DEQ already did its cursory environmental review and approved a dryland opencut permit for the Elbow Lake project on April 27. The DEQ permit would allow the gravel pit to operate until 2040. One community council member said DEQ “was really hiding the ball” by approving its permit before anyone knew to comment on it.

But the DNRC is also involved, because the gravel pit would be on state land. The DNRC has to issue a “take and remove” mining permit to LHC and collect mining royalties for the State School Trust. A 30-day public scoping period for the DNRC permit closed on April 16.

Strohmaier said Missoula County received a letter from the state on May 1 saying the comment period was closed. He said he thought there might be one more opportunity for the public to comment after the DNRC does its environmental assessment.
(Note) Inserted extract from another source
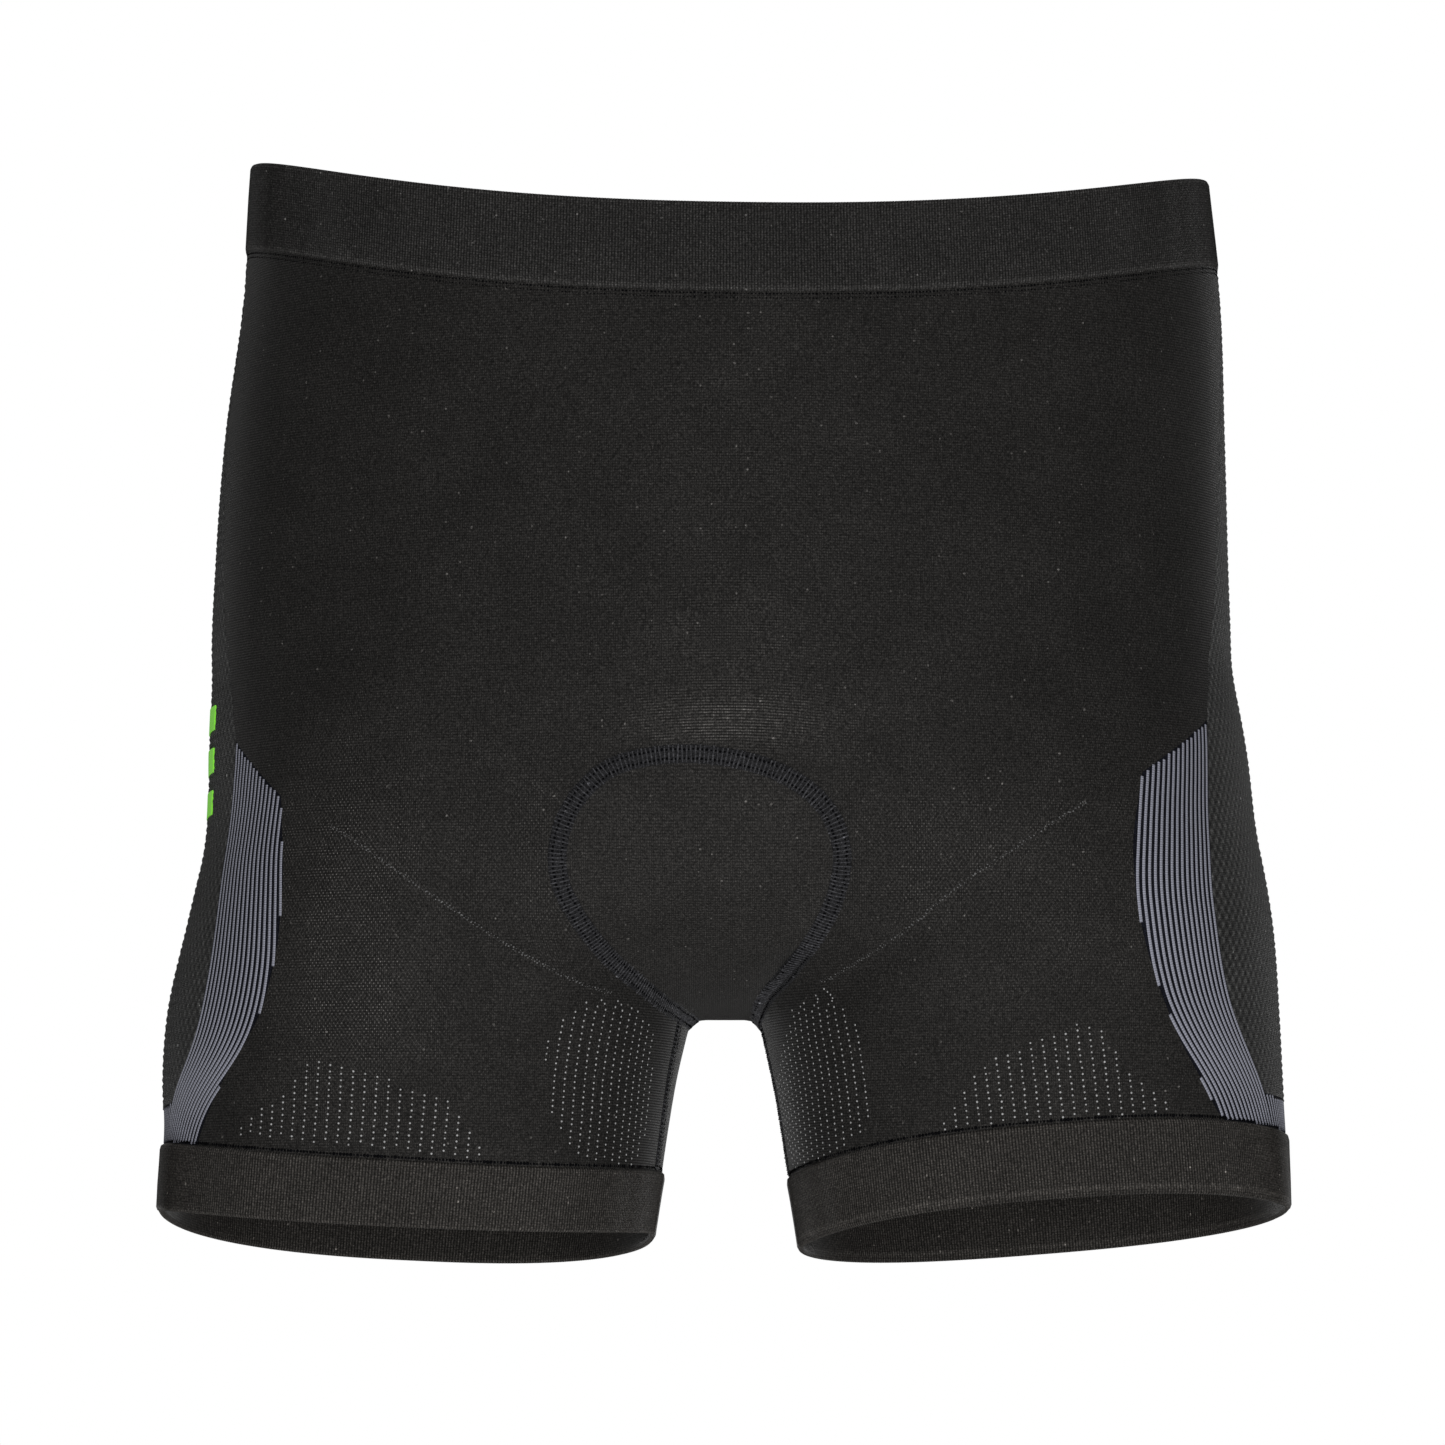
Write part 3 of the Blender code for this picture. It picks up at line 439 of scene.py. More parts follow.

But that wasn't so.

Several people attending the meeting said the location of the pit presents problems. It’s directly across the highway from the Seeley Lake Cemetery and the Blackfoot Clearwater Game Range. In the other direction, it’s about a third of a mile from the edge of Elbow Lake.

“It’s a long time, and it’s a huge impact on the Game Range. You think about all the decades that went into preserving the Game Range. It’s closed six months out of the year to protect elk. And yet here we are: Let’s just tear up the place 40 feet away,” said Community Council member Sally Johnson. “It drains directly into Elbow Lake, which goes into the Clearwater and into the Blackfoot.”

Community council member Sharon Teague said she didn’t find out about the gravel pit proposal until late-March. When she called the DNRC and asked why she was learning about it two months late, the DNRC employee said it had been posted on the DNRC website.

“It seems like there’s been a real lack of transparency,” Teague said. “I was wondering if there’s going to be more transparency going forward. Do we have any idea how many people actually commented? It seems like we’re kind of in a vacuum.”

The environmental assessment included more than 80 comments that were sent to the DNRC, all of which were opposed to the project.

DNRC project contact Zachary Winfield is out of the office for the week, but the Current sent an email Monday requesting an update on the project. DNCR communications director Cassie Wandersee emailed back on Tuesday, saying the EA was done and the permit would be issued.

The DNRC followed the same process it used with the DNRC’s Goldielogs logging project up Gold Creek: the only public comment the DNRC takes is during scoping, and then the department will issue an environmental assessment at the same time as a final decision to approve the "action alternative."

The people in Seeley Lake could relate to residents in Arlee who were hit with similar bad news last spring that a gravel pit and asphalt plant was proposed for 160 acres near the Garden of A Thousand Buddhas. The Arlee residents also protested the lack of notification, but recent legislative changes have made the permit applicant responsible for notification, not the DEQ. And the DEQ doesn’t confirm that neighbors have been notified.

Johnson said when she drove to the proposed site of the Elbow Lake pit, all she saw was an 8.5 by 11-inch piece of white paper on a pole.

“You definitely can’t see it driving by,” Johnson said. “And that’s about the only notice from LHC about what they want to do. It seems so obvious that they wanted as little attention as possible so they could get the permits and just go to it. It does seem so dirty to not let the public know.”

The 2021 Legislature passed House Bill 599, which cut several protections for the public out of Montana’s opencut mining law, following the Gianforte administration’s “Help Cut Red Tape” initiative to strip down state regulations and speed up permit approval for a wide variety of industrial projects. The result is gravel pit permits are being churned out in several areas across the state where neighbors are saying they received little notice and their concerns aren’t being taken into account - Libby, Arlee, Elbow Lake, Helena, Shepherd and the Madison Valley, to name a few.

A similar situation occurred in the Madison Valley where the residents of Ennis and McAllister have been fighting a 23-acre expansion of A.M. Welles’ gravel pit and the addition of an asphalt plant on DNRC land near a Madison River tributary and Ennis Lake. The public there has voiced many of the same concerns as people in Seeley Lake, including water quality and the lack of public notice.

The DEQ and DNRC approved permits in early 2022 before doing an environmental assessment. A group called Protect the Madison Valley formed to oppose the expansion. The DNRC released a Checklist Environmental Assessment for the expansion in September but didn’t post it for public comment. Later, the DNRC agreed to take public comment in November, and then held a public meeting at the end of January because of high public interest. It appears no final decision has been made yet.

In Park County, residents are fighting another gravel pit on state land proposed in June by the DNRC itself near Emigrant. During a June 1 public meeting, DNRC representatives gave no specifics on the gravel pit but said they’d received numerous requests for development of a gravel source in the Paradise Valley to fill the demand for construction material in the area and Yellowstone National Park. The DNRC took public comment until June 30. There have been no further developments.